Usage-based pricing blasts this model apart by removing the SIEM vendor’s “safe” assumptions for what the SOC will need to do its job. Customers get to align their spend to actual requirements, and in cybersecurity this translates to substantial savings when unused resources don’t incur costs. It also fosters better customer support, as Snowflake CRO Chris Degnan explained in Consumption-based Pricing: Ensuring Every Customer’s Value and Success, “Your account team becomes your day-to-day advocate and an integral part of your project team, working hard to earn your business every day.”
Perhaps most importantly, it removes the hard caps on performance that otherwise create search-related coffee breaks. When the SOC goes to Defcon 1 (that’s nuclear war, not the event in Vegas), the option to temporarily 10x search performance is something that even hard-nosed CFOs can get behind.

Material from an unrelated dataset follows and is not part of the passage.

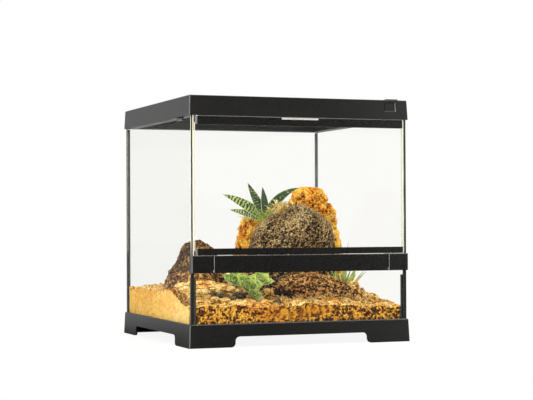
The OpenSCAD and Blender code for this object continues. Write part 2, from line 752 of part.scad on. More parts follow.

For all of these reasons, the move from fixed or ingest-based SIEM pricing to a usage-based model should be considered a sign of SOC maturity. While most SIEMs don’t yet support usage-based data platform options, some do. Security leaders should bear in mind that some preparation and best practices are needed for such a shift. But the flexibility to pay for the time and performance your team needs can do wonders for your budget while helping to detect and respond to threats when seconds count.